Menschenrechtsorganisationen sind hingegen alarmiert. Die Gesetzesänderungen enthalten eine ganze Reihe von Neuerungen, die Wehrpflichtige in eine schwierige Lage versetzen. Bislang konnte man sich rechtlich gegen eine Einberufung zur Wehr setzen oder zur Not einfach die Tür nicht öffnen, wenn die Überbringer eines Musterungsbescheids davor standen. In Zukunft wird, wer nicht innerhalb von 20 Tagen zur Musterung erscheint, automatisch gewisser Rechte beraubt, darf beispielsweise kein Fahrzeug mehr steuern, kein Gewerbe als Einzelunternehmer anmelden und keinen Kredit aufnehmen. Außerdem gilt ab dem Tag der Zustellung des elektronischen Bescheids ein Ausreiseverbot. Viele Wehrpflichtige hatten nach dem Beginn des Ukraine-Kriegs das Land verlassen.

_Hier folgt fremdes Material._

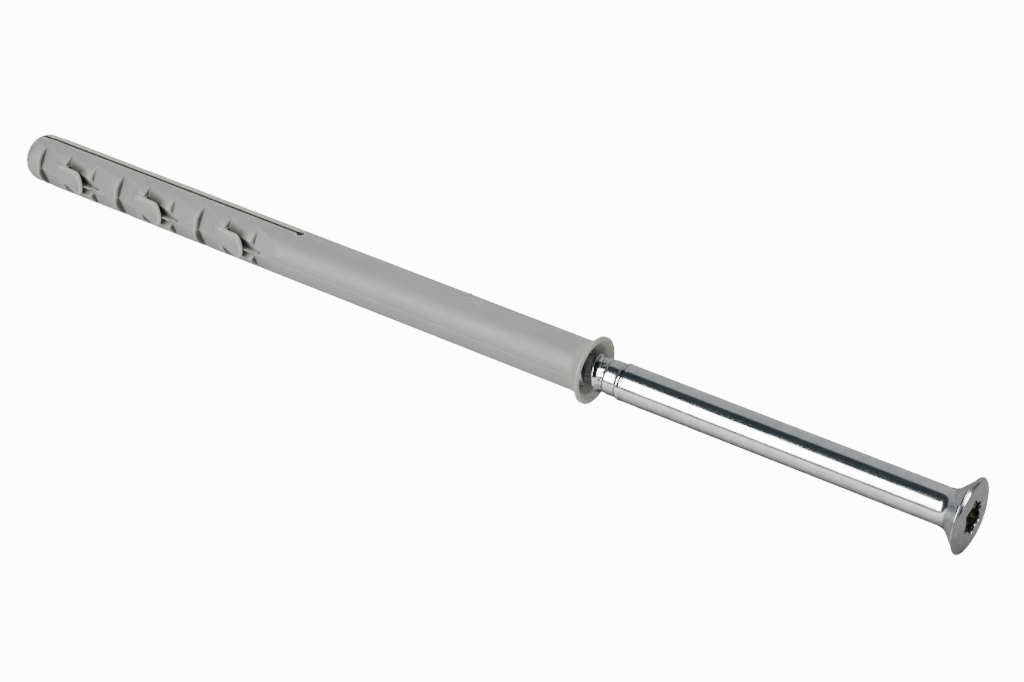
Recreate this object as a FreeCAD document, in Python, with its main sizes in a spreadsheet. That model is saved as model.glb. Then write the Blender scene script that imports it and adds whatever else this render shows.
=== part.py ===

Voraussichtlich ab Herbst soll das neue Zentralregister für die Nutzung bereit sein. Dann kann man den eigenen Status feststellen oder muss es ­sogar, denn die Verantwortung dafür, informiert zu sein, wird de facto auf die Wehrpflichtigen übertragen – sie müssen befürchten, die 20tägige Frist zu versäumen, da eine Direktzustellung der Bescheide nicht zu erwarten ist. Bis dahin kann die Vorladung zur Rekrutierungsstelle auch über das staatliche Online-Portal Gosuslugi ­laufen. Eine weitere Neuerung senkt die Hürden für einen Vertragsabschluss als Zeitsoldat. Nun steht mit Erreichen der Volljährigkeit jedem der Weg in die Armee offen – auch ohne Berufsabschluss und militärische Grundausbildung.

Die russische Armee braucht Kanonenfutter. Verteidigungsminister Sergej Schoigu bezifferte die der Teilmobilisierung unterliegenden Wehrpflichtigen im September vorigen Jahres auf 25 Millionen. Für das laufende Jahr kursiert die offiziell nicht bestätigte Zahl von angestrebten 400 000 Anwerbungen für die Armee, was nur mit Mühe zu erreichen sein dürfte, wenn überhaupt. Deshalb lief vor ein paar Wochen eine aufwendige Werbekampagne an, die dazu ermuntern soll, Zeitsoldat zu werden. Die jüngsten Gesetzesänderungen dienen vermutlich zur Vorbereitung einer weiteren Großmobilisierung im Sommer oder Herbst.

Seit dem Ende der ersten Phase der Teilmobilisierung im vergangenen November finden keine Einberufungen von Reservisten mehr statt und staatliche Stellen werden nicht müde, die ­Öffentlichkeit an diesen Umstand zu erinnern. Tatsächlich schreckt die ­russische Regierung bislang vor einer Fortsetzung der Mobilmachung zurück. Bereits eingezogene Soldaten können ihren Dienst jedoch nicht beenden, außerdem läuft noch bis Mitte Juli die Einberufung zum regulären Wehrdienst. Das Höchstalter, ab dem eine Einberufung nicht mehr möglich ist, soll in den kommenden Jahren stufenweise angehoben werden.

Persönlich in den offiziell immer noch als »Spezialoperation« bezeichneten Krieg gegen die Ukraine zu ­ziehen, stößt in weiten Teilen der russischen Bevölkerung auf wenig Begeisterung, auch wenn sich dies fast immer nur in einer stillen Verweigerungshaltung bemerkbar macht. ­Deshalb kündigt die Regierung ihre Absichten mit Bedacht an und stellt die Menschen dann plötzlich vor vollendete Tatsachen. Die Gesetzesänderungen der vergangenen Woche glichen einer schnellen Spezialoperation, die ihren Namen verdient. Um das bei neuen Gesetzen vorgeschriebene lang­wierige Prozedere und Debatten zu vermeiden, griffen die Abgeordneten auf eine seit Jahren in der Schublade liegende Vorlage zurück, die nur noch einiger Ergänzungen bedurfte. Vor der entscheidenden Abstimmung schaffte es kaum jemand, die 59 Seiten Text zu lesen. Allerdings wäre die Zustimmung wohl ohnehin gesichert gewesen. Gegenstimmen in der Duma gab es keine, aber immerhin blieben einige Abgeordneten der Abstimmung fern. Im russischen Oberhaus, dem Föderationsrat, hatte wenigstens Ljudmila ­Narusowa dagegen gestimmt, die Witwe von Anatolij Sobtschak, der in ­Wladimir Putins Sankt Petersburger Zeit Anfang der neunziger Jahre dessen Mentor und Vorgesetzter gewesen war.